• _WHAT IS BEING ASKED_
Report the total number of lines that include the string "from", without any other text.
|---|
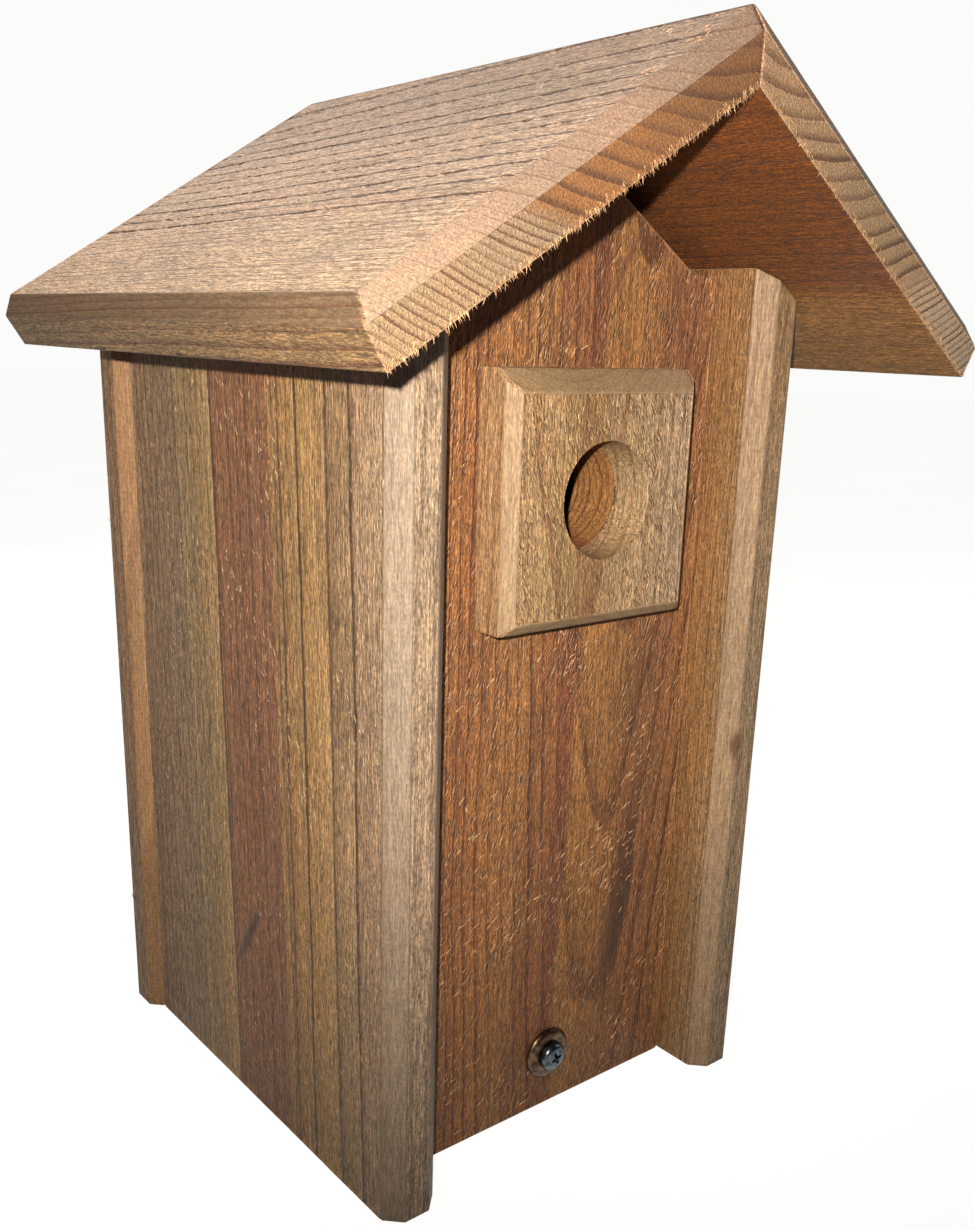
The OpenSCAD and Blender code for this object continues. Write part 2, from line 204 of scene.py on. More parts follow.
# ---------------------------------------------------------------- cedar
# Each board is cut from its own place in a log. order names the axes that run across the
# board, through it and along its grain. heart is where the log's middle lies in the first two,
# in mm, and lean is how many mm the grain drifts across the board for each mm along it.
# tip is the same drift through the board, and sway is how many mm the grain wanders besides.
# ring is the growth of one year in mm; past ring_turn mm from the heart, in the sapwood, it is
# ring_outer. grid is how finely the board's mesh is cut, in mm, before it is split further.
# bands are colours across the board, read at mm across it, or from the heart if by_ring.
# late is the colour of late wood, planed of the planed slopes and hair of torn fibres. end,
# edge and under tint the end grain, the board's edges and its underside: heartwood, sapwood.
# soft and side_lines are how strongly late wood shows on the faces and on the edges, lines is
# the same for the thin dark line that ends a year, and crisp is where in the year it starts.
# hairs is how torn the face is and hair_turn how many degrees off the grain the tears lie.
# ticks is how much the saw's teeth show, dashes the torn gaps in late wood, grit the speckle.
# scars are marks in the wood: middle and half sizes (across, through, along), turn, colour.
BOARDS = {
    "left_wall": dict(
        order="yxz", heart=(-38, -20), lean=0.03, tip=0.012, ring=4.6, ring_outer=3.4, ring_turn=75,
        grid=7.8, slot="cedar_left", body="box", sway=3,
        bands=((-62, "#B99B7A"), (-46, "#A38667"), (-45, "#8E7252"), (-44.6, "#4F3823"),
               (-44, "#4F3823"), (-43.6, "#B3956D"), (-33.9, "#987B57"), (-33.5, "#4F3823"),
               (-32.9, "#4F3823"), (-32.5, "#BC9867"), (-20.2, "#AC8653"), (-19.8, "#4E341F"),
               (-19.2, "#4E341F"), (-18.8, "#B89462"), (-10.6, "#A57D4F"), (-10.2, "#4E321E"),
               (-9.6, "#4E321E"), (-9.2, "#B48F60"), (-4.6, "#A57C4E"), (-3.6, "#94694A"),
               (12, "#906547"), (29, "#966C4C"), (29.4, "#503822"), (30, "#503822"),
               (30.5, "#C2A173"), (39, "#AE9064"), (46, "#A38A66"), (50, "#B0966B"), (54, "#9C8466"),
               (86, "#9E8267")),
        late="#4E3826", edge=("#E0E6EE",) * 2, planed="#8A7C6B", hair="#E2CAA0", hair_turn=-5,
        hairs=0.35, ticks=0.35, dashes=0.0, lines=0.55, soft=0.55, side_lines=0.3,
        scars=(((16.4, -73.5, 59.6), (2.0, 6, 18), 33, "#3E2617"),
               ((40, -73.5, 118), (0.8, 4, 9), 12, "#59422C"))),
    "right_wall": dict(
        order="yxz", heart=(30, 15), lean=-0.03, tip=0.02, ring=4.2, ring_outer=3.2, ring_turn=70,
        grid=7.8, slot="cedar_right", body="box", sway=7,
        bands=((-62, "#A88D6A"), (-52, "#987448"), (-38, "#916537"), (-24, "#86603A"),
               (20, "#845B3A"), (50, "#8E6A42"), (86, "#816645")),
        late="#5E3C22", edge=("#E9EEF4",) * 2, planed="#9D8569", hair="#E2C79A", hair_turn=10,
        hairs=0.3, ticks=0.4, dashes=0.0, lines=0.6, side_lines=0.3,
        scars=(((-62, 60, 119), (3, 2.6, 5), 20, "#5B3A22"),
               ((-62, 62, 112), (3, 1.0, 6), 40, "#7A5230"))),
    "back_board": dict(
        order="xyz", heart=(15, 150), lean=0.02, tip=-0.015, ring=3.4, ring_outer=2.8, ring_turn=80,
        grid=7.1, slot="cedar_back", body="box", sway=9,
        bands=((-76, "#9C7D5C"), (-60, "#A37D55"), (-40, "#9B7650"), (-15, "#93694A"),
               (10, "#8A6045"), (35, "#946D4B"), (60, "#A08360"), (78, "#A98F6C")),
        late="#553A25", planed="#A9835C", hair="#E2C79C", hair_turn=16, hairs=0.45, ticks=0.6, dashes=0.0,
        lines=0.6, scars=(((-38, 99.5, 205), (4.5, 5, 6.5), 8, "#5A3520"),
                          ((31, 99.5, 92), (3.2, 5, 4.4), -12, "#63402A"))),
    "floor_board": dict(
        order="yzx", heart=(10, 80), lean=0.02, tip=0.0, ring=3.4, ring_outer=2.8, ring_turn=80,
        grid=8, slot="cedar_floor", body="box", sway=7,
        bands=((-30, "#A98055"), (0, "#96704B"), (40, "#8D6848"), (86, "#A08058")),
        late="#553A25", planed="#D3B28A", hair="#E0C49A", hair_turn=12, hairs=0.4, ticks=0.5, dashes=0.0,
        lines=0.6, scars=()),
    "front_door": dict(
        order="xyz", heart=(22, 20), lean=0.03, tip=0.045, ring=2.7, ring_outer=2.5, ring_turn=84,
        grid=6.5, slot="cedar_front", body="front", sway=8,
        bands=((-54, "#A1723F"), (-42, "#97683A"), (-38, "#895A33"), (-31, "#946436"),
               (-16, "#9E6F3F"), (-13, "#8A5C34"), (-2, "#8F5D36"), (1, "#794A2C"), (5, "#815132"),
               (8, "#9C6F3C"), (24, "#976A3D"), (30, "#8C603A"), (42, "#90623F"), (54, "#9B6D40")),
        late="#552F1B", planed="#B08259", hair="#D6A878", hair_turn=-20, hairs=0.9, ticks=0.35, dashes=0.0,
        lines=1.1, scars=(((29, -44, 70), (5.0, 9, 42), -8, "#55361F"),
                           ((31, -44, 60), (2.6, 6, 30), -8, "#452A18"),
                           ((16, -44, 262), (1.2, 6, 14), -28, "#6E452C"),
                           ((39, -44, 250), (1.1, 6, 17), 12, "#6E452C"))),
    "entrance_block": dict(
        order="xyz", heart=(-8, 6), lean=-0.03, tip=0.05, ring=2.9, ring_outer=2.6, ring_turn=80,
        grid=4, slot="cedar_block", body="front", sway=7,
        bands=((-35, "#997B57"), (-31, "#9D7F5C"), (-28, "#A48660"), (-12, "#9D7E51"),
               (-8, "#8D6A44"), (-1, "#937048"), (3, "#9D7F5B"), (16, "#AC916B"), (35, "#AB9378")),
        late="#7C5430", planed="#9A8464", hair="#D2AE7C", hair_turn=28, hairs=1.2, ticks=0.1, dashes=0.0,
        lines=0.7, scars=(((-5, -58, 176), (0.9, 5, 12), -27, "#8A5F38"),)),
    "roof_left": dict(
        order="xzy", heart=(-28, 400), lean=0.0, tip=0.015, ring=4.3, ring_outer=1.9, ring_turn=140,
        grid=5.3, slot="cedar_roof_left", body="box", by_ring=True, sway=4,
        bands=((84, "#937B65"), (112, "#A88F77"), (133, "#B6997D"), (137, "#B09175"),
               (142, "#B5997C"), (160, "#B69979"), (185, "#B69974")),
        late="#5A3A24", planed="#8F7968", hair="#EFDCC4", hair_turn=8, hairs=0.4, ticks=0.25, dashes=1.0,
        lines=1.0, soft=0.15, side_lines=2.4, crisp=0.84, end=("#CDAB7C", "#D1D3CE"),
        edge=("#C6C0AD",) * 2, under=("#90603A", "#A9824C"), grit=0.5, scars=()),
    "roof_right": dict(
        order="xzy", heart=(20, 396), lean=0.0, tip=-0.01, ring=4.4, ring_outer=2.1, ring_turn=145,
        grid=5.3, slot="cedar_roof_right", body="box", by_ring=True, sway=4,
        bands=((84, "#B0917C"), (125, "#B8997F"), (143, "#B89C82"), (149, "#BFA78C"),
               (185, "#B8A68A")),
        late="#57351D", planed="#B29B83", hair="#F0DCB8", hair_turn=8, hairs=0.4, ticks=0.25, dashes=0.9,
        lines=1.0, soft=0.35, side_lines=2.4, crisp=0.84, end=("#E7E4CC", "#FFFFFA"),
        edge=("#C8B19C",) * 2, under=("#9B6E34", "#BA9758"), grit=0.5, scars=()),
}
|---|
• _TASK SOLUTION_
4